A versatile utility man, Mora was able to play all infield positions and in the outfield corners, but he did not hit well. The 5'7" 157-pound ballplayer posted a career .229 average in four different leagues. Further, while he played 235 games and collected 157 hits and 32 RBI in 687 at bats, he never hit a home run. As a result, he was used mostly by his slick glove and great instincts of the game, especially in the late innings, yet he would achieve notoriety in the final years of his career.

==Early life==
Born in Maracaibo, Zulia; Mora was scouted while playing sandlot ball in his homeland. By the time he also played for a local semi-pro team, being respected in the league as a steady player whom managers could use in almost any position, and for being enthusiastic, positive, and hard working player. He then signed a contract to play in the Venezuelan Professional Baseball League during the 1954–1955 season.

==Professional career==

===1954–1957===
Mora was assigned to the Santa Marta BBC, a lousy team managed by former big leaguer Red Kress, which had entered the league as a replacement for the departed Sabios de Vargas. Mora appeared in 21 of the 51 games of the team, batting .250 (5-for-20) with two doubles, two runs and three stolen bases, while playing as a backup infielder, and outfielder for Dave Pope and Joe Frazier. The franchise never reached a high level of popularity, failing to encourage a significant fan support, and would be replaced by the Industriales de Valencia in the 1955–1956 season.

After that Mora played three seasons for Valencia from 1955 to 1956 through 1957–1958. In between, he played briefly for the Leones del Caracas in the 1957–1958 tournament. Throughout this period, he hit .230 (29-for-126) with two triples and nine RBIs, while scoring 13 runs. He also played in 10 postseason games for the Industriales. In the 1957–1958 championship series, he scored a run as a pinch runner. Then, he hit .194 (6-for-32) with one double and two runs in the 1958–1959 first round.

During the same period Mora played for the Havana Sugar Kings of the International League in 1957. By then, the Sugar Kings were the Triple-A affiliate team of the Cincinnati Reds, and played their home games at Gran Stadium in Havana, Cuba. Several talented Latin players who eventually made it to the Major Leagues donned the Sugar Kings uniform, including the Venezuelan infielders Elio Chacón and Pompeyo Davalillo, whom Mora backed up at shortstop and third base, respectively. Mora appeared in 24 games, hitting .250 (12-for-48) with six doubles, six runs, 20 RBIs and two stolen bases.

===Career highlight===
Mora had his most productive season in the Venezuelan League while playing for the Indios de Oriente in 1957–1958. He batted a career-high .339 with four runs, four RBIs and three stolen bases, as the Indios won the pennant.
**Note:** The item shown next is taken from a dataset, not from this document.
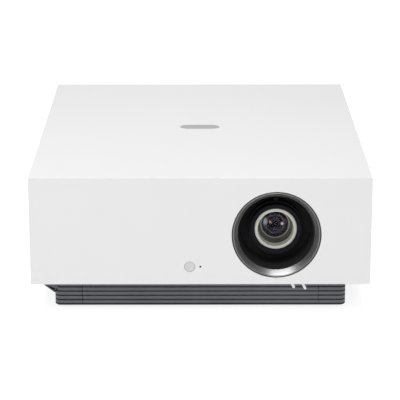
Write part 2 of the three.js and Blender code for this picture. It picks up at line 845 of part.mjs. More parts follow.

As the league champions, the team represented Venezuela in the 1959 Caribbean Series played in Caracas. But Mora soon became an unexpected hero, when he hit .417 (10-for-24) in the Series, to tie teammate Camaleón García for the batting title. Mora also posted a .583 slugging average, batted two triples, drove in four runs, and scored four times. Even though the Venezuela's team finished second in the Series, Mora and García made the All-Star team, as did their fellows Babe Birrer and Norm Cash. This was the first time in Caribbean Series history in which four Venezuelan players made the All-Star team in the same year.

===1959–1963===
A few weeks after his Caribbean Series heroics, Mora joined the Charlotte Hornets of the South Atlantic League in 1959. The Hornets played as a Class-A team in the Washington Senators Minor league system. It was a brief stint for Mora, who collected two hits in 23 at-bats for a .087 average, appearing in just eight games. He then joined the Licoreros de Pampero during the VPBL 1959–1960 season, appearing for them in 27 games, while batting .226 (24-for-106) with four doubles, one triple, 12 runs and seven RBIs.

Mora also saw action with the Diablos Rojos del México of the Mexican League in 1960, but his statistics are incomplete because there are no records available. He returned to Oriente for two VPBL seasons from 1960 to 1962. He averaged .211 (43-for-204) in both seasons, including seven doubles, two triples, 30 runs, nine RBIs and three stolen bases in 72 games.

Mora played his last VPBL season for the 1962–1963 Tiburones de La Guaira. He contributed with his skills in glove work, batting and base running, hitting .220 (22-for-100) with two doubles, 11 runs, two RBIs and two steals in 36 games. This time he also served as fielding and running instructor for the team, nurturing and inspiring future big leaguers as Dámaso Blanco and Luis Salazar, among other rookies.

==Late life==
After retiring at age 30, Mora continued using his baseball experience and life lessons to bring personal growth to young people.